乾電池
私たちの生活に欠かせない存在となっているものに電池があります。
電池はテレビやエアコン、照明器具などの家電製品のリモコンを始めスマホや携帯電話など、私たちの身近にある多くの製品に使用されています。
その電池は今から200年余り前に発明されましたが、当初は湿電池だったそうです。
後に発明される乾電池は日本の時計職人が考案したのですが、ご存知でしたか?
今日は、乾電池について調べました。
世界最古の電池は「つぼ型電池(バグダッド電池)」と言われています。
イラクの首都バグダッド郊外のホイヤットラブヤ遺跡から発掘された「つぼ型電池」は約2,000年以上前のもので、電気をおこすため(電池)ではなく、金銀のメッキのために使われていたものと考えられています。

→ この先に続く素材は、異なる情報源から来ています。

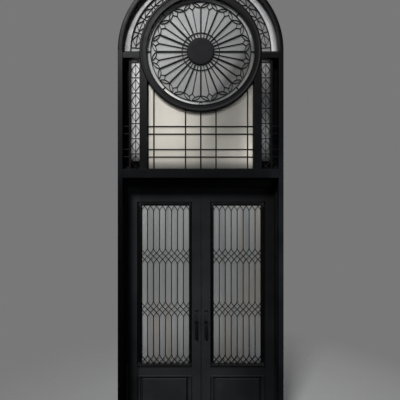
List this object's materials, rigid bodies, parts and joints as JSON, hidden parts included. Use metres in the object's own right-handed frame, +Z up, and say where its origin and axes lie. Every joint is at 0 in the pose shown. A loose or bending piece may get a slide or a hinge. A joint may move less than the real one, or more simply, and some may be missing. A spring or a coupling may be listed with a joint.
{
  "type": "arched double door with transom window",
  "caption": "Arched iron double door: two hinged glazed leaves with interlaced grilles and raised panels, under a fixed window with side lights and a round spoked rose.",
  "frame": {"origin": "underside of the threshold, at the middle of the opening and of the frame's depth", "axes": "+Z up; +Y into the building, so the outside is seen looking along +Y; +X to the right as seen from outside"},
  "size_m": [1.842, 0.33, 5.166],
  "materials": {
    "frame_paint": "satin charcoal black paint on steel",
    "leaf_paint": "satin charcoal black paint on steel",
    "grille_paint": "satin black paint on forged bar",
    "sash_paint": "matt black paint on steel",
    "hardware": "dark oiled bronze, nearly black",
    "wheel_glass": "obscured pale grey glass",
    "main_glass": "obscured pale warm grey glass",
    "border_glass": "obscured grey glass",
    "strip_glass": "dark tinted glass",
    "leaf_glass": "reeded grey glass"
  },
  "bodies": {
    "frame": {"threshold": "frame_paint", "left_jamb": "frame_paint", "right_jamb": "frame_paint", "arch_head": "frame_paint", "transom_beam": "frame_paint", "door_head": "frame_paint", "door_stops": "frame_paint", "frame_hinges": "hardware", "mullions": "frame_paint", "spring_bars": "frame_paint", "wheel_ring": "frame_paint", "wheel_hub": "grille_paint", "wheel_spokes": "grille_paint", "wheel_petals": "grille_paint", "wheel_rim": "grille_paint", "wheel_glass": "wheel_glass", "arch_divider": "grille_paint", "arch_ornament": "grille_paint", "arch_glass": "border_glass", "main_bars": "grille_paint", "main_glass": "main_glass", "side_bars": "grille_paint", "side_ornament": "grille_paint", "side_glass": "border_glass", "strip_glass": "strip_glass"},
    "left_leaf": {"left_hinge_stile": "leaf_paint", "left_meeting_stile": "leaf_paint", "left_rails": "leaf_paint", "left_panel": "leaf_paint", "left_moulding": "leaf_paint", "left_sash": "sash_paint", "left_glass": "leaf_glass", "left_grille": "grille_paint", "left_handle": "hardware", "left_hinges": "hardware"},
    "right_leaf": {"right_hinge_stile": "leaf_paint", "right_meeting_stile": "leaf_paint", "right_rails": "leaf_paint", "right_panel": "leaf_paint", "right_moulding": "leaf_paint", "right_sash": "sash_paint", "right_glass": "leaf_glass", "right_grille": "grille_paint", "right_handle": "hardware", "right_hinges": "hardware"}
  },
  "joints": [
    {"name": "left_leaf_swing", "type": "hinge", "parent": "frame", "child": "left_leaf", "pos_m": [-0.866, 0.154, 0], "axis": [0, 0, 1], "range_deg": [0, 100]},
    {"name": "right_leaf_swing", "type": "hinge", "parent": "frame", "child": "right_leaf", "pos_m": [0.866, 0.154, 0], "axis": [0, 0, -1], "range_deg": [0, 100]}
  ]
}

電圧は1.5~2ボルト、電解液が何でできているのかは、はっきりとわかっていませんが、酢やブドウ酒などが使われたのではないかと言われています。
現在の電池の原理は1780年、イタリアの生物学者ガルバーニという人が、カエルの足の神経に2種類の金属をふれさせると電流が流れ、足の筋肉がピクピク動くのを発見したのが始まりと言われています。
そして20年後の1800年に後に電池の単位「ボルト」の語源となるイタリアの物理学者・ボルタが電池を発明しました。

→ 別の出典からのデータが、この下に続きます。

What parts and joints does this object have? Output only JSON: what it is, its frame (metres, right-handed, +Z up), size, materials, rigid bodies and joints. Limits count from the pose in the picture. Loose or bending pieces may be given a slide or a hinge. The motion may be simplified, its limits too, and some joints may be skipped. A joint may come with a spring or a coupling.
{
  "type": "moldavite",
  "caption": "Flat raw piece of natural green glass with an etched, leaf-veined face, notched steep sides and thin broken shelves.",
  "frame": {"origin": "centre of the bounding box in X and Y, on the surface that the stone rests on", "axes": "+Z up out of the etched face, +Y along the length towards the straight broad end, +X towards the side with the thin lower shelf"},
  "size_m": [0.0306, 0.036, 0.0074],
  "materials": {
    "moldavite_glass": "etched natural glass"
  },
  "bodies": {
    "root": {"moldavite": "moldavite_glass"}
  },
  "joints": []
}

ボルタの電池は銅と亜鉛を食塩水や希硫酸に浸したものでした。
その後、1860年代にはフランスのルクランシェが今の乾電池と同じく二酸化マンガンを使った電池を発明しました。
しかし、いずれも液漏れする恐れがあることから市販には不向きだったようです。
これを解決した乾電池を考え出したのが長岡藩(今の新潟県)出身で、東京で時計職人をしていた屋井先蔵(やいさきぞう)と伝えられています。
何と、乾電池の発明は日本人だったようです。
電池工業会によると、屋井は1885年(明治18年)液体をペースト状にし、液漏れを防いだ電池を考案したそうです。
しかし、権利関係の知識に疎かったことから、1888年にドイツのガスナーらに特許で先を越されてしまいました。
この事から世界では、乾電池はガスナーらが発明者とされています。
現在では、日本は水素と空気中の酸素を化学反応させる燃料電池の開発で世界をリードしていますが、乾電池の発明に、日本人が関わっていた事はあまり知られていません。
今日は、ガスナーより3年も前に乾電池を発明しながら、名前が残らなかった屋井先蔵を知っていただきたいと思い取り上げました。